=== Your goal ===
All lines in which the word "context" occurs are to be extracted.

-- Start of Given records --

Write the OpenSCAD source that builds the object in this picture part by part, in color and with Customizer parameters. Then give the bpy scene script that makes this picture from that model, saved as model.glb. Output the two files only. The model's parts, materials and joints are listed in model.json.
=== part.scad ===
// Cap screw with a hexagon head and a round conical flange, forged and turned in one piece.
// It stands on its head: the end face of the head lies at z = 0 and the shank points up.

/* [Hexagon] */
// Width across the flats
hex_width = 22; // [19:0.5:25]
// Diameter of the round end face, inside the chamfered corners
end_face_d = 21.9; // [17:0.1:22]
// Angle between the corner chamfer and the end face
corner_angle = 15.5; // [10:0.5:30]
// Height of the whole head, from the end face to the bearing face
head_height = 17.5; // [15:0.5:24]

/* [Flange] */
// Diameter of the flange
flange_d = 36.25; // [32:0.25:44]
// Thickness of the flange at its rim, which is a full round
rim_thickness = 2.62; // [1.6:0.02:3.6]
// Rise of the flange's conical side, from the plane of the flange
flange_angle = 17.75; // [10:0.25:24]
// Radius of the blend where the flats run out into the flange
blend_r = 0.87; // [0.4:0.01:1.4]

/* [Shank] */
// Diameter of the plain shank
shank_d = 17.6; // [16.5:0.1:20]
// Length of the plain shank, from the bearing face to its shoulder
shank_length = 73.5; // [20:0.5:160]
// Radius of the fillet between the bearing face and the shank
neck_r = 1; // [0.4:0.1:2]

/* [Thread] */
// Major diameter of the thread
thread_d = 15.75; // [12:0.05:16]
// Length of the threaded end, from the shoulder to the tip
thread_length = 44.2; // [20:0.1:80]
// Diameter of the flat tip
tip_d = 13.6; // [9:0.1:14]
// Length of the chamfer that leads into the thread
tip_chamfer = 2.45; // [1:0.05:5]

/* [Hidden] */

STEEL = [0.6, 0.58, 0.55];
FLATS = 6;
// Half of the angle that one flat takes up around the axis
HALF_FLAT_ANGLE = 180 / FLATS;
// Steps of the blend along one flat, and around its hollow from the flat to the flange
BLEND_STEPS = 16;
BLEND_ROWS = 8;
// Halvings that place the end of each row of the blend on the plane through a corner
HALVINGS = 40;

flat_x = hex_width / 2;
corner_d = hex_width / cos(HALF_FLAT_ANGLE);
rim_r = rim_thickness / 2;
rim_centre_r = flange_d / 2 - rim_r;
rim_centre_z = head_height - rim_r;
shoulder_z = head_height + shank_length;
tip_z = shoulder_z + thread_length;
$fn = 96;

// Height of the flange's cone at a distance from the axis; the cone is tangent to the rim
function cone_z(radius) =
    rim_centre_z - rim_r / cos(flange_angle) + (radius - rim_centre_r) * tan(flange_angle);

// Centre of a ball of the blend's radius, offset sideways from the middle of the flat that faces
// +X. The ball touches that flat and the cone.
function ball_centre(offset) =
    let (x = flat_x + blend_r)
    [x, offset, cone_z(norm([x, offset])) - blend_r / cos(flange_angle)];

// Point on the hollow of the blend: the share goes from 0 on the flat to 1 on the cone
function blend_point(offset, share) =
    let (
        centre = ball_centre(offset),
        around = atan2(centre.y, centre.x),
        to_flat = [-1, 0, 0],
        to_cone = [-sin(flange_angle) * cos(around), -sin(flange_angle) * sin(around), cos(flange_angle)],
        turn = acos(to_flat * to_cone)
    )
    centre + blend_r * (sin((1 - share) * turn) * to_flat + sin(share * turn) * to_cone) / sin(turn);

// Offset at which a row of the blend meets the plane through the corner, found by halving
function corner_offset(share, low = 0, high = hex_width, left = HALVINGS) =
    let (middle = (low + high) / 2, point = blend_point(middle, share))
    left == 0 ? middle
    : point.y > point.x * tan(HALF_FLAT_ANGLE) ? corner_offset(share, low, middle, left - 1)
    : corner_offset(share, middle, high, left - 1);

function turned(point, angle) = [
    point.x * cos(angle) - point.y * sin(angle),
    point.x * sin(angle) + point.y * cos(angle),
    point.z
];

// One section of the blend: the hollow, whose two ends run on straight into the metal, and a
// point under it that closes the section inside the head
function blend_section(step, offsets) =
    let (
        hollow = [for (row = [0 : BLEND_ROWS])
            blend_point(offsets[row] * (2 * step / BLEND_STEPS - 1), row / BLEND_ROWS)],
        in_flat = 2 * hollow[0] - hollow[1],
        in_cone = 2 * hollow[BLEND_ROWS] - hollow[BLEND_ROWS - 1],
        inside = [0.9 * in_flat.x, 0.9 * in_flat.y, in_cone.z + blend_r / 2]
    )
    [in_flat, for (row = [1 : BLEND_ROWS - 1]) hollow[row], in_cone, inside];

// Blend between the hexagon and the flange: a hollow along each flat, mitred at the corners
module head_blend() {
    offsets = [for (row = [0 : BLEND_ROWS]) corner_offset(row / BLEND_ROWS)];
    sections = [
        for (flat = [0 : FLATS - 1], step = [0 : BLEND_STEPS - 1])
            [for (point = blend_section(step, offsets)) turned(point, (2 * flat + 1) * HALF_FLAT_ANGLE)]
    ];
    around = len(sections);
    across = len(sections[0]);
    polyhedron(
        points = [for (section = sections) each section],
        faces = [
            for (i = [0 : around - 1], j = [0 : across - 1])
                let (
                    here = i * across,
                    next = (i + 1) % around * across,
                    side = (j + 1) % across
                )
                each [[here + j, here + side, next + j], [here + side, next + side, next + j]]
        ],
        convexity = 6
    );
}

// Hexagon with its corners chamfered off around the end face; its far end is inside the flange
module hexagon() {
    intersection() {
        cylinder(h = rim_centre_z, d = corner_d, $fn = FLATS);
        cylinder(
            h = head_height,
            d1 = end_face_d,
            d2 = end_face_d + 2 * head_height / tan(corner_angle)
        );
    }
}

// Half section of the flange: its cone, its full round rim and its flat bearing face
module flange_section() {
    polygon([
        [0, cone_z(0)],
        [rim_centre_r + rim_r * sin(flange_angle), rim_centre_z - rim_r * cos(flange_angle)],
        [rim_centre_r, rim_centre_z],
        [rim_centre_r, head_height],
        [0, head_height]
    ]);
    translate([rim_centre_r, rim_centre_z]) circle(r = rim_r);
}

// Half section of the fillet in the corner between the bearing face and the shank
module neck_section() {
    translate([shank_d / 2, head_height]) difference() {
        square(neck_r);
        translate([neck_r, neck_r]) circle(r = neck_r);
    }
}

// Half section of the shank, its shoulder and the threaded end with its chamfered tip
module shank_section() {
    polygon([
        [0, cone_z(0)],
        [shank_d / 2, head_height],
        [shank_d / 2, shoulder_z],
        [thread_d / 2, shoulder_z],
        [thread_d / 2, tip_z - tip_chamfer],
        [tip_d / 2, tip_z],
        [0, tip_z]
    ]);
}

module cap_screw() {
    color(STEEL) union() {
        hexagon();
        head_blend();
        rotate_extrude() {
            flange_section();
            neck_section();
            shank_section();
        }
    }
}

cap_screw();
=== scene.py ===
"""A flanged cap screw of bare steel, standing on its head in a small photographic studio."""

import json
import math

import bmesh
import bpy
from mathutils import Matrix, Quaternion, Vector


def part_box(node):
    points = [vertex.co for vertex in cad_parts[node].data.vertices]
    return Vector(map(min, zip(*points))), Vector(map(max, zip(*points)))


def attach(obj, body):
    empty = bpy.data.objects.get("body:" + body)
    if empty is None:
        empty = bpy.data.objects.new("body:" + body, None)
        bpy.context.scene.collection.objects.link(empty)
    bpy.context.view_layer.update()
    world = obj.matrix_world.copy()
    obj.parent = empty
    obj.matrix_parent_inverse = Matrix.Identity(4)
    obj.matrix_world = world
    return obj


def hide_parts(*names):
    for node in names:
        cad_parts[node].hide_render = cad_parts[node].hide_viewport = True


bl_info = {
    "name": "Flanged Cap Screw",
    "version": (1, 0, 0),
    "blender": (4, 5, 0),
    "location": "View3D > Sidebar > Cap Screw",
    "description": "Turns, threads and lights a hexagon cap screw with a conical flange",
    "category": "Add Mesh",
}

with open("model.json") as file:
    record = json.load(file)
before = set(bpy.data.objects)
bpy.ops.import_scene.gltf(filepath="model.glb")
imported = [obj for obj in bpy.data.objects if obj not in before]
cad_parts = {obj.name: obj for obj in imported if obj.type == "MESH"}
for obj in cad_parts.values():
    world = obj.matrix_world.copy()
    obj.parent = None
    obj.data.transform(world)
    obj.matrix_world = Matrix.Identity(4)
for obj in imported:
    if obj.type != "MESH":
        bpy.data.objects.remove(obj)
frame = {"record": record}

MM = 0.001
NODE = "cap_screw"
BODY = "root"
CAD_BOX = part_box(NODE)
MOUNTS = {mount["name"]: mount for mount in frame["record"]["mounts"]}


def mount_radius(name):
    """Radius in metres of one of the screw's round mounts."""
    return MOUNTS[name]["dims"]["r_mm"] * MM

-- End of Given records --
-- Start of Given records --

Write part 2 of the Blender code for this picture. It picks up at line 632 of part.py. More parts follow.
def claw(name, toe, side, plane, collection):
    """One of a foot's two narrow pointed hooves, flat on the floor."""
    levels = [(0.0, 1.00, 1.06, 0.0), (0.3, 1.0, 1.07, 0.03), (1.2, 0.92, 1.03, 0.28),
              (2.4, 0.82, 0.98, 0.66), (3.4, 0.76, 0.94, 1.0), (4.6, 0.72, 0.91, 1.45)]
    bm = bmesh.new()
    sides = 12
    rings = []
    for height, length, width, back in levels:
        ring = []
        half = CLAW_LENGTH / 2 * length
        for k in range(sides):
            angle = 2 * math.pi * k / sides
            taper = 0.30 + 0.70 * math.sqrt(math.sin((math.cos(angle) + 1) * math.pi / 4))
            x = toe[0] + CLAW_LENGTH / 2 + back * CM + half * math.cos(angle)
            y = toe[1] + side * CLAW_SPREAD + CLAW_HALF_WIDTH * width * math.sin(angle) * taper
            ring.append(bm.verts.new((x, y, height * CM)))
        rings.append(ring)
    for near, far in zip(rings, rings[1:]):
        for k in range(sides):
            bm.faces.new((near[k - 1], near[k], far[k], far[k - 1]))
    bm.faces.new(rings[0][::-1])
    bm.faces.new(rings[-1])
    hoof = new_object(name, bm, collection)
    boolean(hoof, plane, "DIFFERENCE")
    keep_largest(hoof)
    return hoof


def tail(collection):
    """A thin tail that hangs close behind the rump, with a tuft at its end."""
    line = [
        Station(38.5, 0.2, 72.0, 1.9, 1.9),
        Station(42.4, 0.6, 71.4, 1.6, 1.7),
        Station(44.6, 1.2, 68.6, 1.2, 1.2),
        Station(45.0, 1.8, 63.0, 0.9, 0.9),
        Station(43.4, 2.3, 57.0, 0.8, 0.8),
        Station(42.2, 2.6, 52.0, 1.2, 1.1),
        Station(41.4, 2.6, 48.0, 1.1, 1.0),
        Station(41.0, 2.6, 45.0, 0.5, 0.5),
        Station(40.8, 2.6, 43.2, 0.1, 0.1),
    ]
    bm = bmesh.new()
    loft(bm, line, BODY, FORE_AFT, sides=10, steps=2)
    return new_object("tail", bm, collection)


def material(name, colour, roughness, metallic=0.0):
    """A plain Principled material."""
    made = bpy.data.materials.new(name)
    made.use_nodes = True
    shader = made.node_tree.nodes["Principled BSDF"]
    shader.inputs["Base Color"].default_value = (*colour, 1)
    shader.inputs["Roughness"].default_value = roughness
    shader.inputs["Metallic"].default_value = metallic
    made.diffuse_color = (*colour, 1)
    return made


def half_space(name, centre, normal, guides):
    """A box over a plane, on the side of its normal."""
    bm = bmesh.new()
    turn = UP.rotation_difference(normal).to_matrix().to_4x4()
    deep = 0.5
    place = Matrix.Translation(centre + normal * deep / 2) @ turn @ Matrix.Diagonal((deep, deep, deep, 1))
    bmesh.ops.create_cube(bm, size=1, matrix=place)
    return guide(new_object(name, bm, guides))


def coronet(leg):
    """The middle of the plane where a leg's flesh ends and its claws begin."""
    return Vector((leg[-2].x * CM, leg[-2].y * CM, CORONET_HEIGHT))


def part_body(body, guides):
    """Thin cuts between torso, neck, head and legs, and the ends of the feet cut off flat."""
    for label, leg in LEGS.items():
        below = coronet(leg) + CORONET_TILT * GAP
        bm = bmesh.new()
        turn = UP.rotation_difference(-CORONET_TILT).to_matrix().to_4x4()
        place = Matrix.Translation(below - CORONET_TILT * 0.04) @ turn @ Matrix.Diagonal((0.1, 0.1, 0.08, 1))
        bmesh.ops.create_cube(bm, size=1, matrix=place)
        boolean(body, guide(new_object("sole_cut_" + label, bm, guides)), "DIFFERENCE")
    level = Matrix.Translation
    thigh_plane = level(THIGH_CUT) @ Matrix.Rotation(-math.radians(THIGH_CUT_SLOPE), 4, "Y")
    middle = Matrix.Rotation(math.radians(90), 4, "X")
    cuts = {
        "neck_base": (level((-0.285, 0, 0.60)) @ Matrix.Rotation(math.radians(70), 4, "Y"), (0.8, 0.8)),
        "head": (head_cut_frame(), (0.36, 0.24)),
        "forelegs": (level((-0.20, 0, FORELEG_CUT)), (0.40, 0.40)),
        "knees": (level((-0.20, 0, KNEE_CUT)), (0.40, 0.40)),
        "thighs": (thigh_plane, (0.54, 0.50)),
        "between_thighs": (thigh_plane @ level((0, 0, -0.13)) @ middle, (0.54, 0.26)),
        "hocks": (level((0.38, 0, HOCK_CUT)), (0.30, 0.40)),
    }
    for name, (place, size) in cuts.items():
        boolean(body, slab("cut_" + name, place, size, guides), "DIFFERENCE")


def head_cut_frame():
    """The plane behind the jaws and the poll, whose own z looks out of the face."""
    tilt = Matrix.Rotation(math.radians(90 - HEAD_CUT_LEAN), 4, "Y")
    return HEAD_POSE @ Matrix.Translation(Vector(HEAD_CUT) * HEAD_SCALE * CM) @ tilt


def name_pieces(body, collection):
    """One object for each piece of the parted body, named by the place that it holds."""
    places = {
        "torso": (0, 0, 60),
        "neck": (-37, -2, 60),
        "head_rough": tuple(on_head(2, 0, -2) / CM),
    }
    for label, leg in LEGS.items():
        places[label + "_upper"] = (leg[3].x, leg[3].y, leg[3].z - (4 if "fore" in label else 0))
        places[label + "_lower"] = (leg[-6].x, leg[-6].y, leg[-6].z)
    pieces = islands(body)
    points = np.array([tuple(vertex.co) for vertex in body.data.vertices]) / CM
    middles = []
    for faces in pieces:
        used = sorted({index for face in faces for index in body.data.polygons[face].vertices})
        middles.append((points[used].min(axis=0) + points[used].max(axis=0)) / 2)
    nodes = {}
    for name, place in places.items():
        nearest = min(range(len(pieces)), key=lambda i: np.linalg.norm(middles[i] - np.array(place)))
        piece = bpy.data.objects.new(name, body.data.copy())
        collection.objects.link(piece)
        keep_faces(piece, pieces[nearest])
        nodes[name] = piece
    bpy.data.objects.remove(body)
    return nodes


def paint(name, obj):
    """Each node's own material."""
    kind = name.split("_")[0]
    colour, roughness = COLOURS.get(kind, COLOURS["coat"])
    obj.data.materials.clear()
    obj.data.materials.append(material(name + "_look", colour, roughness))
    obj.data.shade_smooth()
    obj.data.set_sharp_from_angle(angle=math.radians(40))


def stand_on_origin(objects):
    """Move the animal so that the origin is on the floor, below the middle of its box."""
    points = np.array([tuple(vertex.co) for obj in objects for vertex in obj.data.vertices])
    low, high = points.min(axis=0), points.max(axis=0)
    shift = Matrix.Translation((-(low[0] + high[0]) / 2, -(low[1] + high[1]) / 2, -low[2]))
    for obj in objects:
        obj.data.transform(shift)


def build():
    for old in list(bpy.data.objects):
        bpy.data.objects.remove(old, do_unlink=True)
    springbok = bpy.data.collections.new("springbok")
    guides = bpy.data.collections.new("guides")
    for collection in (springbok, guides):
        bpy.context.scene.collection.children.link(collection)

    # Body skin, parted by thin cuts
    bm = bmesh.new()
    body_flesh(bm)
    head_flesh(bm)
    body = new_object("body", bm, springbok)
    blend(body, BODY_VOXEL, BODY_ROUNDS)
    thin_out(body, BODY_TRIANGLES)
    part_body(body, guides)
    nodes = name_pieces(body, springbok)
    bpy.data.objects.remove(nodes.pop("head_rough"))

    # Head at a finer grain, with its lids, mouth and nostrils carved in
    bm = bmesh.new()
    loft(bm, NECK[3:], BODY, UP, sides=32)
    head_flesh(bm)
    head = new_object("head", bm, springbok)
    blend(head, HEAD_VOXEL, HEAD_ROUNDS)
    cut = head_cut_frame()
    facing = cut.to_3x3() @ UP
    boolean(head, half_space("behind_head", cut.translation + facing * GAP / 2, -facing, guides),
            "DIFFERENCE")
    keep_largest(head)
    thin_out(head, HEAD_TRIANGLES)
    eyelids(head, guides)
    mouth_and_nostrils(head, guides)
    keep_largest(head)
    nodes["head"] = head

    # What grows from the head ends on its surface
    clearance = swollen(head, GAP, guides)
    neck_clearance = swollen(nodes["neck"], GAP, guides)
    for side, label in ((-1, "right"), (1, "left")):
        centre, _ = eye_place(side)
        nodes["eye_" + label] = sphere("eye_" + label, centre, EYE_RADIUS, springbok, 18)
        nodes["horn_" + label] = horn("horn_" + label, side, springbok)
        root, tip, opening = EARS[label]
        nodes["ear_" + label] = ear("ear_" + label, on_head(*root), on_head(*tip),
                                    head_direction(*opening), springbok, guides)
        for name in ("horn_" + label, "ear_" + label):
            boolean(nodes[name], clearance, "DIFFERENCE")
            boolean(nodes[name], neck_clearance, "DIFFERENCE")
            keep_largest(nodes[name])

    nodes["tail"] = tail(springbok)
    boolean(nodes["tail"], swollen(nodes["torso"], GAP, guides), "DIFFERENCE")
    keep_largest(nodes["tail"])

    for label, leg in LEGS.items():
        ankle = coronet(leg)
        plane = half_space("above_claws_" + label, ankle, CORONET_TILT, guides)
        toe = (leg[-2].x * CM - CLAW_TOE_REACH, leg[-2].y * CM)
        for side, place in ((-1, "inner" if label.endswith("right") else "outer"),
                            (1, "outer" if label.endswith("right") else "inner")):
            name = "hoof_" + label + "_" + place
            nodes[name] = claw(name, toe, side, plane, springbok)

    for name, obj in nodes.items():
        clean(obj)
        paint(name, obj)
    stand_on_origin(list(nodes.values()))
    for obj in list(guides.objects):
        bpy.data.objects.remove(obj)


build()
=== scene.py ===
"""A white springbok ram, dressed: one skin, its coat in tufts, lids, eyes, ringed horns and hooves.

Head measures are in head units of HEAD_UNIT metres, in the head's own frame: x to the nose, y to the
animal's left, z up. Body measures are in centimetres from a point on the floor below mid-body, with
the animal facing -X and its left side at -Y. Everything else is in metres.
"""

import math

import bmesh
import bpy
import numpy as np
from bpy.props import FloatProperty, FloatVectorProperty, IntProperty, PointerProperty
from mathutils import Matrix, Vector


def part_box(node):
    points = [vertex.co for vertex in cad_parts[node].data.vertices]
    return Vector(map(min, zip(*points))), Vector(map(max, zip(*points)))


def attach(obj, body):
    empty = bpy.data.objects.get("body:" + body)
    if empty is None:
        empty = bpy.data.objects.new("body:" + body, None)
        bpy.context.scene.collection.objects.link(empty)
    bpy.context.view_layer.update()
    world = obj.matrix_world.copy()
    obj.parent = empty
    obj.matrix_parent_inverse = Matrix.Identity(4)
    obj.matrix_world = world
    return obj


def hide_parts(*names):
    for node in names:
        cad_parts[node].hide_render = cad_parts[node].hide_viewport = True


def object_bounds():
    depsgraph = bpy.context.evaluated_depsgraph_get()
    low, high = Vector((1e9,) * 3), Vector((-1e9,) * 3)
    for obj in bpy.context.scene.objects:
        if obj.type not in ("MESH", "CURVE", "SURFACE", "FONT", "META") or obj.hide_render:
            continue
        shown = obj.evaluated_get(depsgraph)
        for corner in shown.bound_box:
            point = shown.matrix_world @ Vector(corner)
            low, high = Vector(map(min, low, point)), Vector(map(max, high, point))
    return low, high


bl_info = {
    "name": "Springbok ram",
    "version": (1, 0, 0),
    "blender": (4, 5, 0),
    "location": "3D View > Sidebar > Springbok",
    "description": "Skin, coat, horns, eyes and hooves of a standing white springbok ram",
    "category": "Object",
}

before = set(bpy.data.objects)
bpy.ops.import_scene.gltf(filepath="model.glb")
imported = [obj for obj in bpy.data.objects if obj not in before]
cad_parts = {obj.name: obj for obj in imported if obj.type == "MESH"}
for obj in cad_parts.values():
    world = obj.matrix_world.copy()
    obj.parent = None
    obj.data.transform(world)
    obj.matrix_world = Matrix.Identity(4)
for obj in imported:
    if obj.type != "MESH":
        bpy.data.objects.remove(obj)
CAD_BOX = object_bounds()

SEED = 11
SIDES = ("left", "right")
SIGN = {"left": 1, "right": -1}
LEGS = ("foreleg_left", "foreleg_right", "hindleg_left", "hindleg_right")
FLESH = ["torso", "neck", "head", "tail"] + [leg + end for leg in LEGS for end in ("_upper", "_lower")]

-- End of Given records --

=== Answer to this task ===
        bpy.context.scene.collection.objects.link(empty)
    bpy.context.view_layer.update()
        bpy.context.scene.collection.children.link(collection)
        bpy.context.scene.collection.objects.link(empty)
    bpy.context.view_layer.update()
    depsgraph = bpy.context.evaluated_depsgraph_get()
    for obj in bpy.context.scene.objects:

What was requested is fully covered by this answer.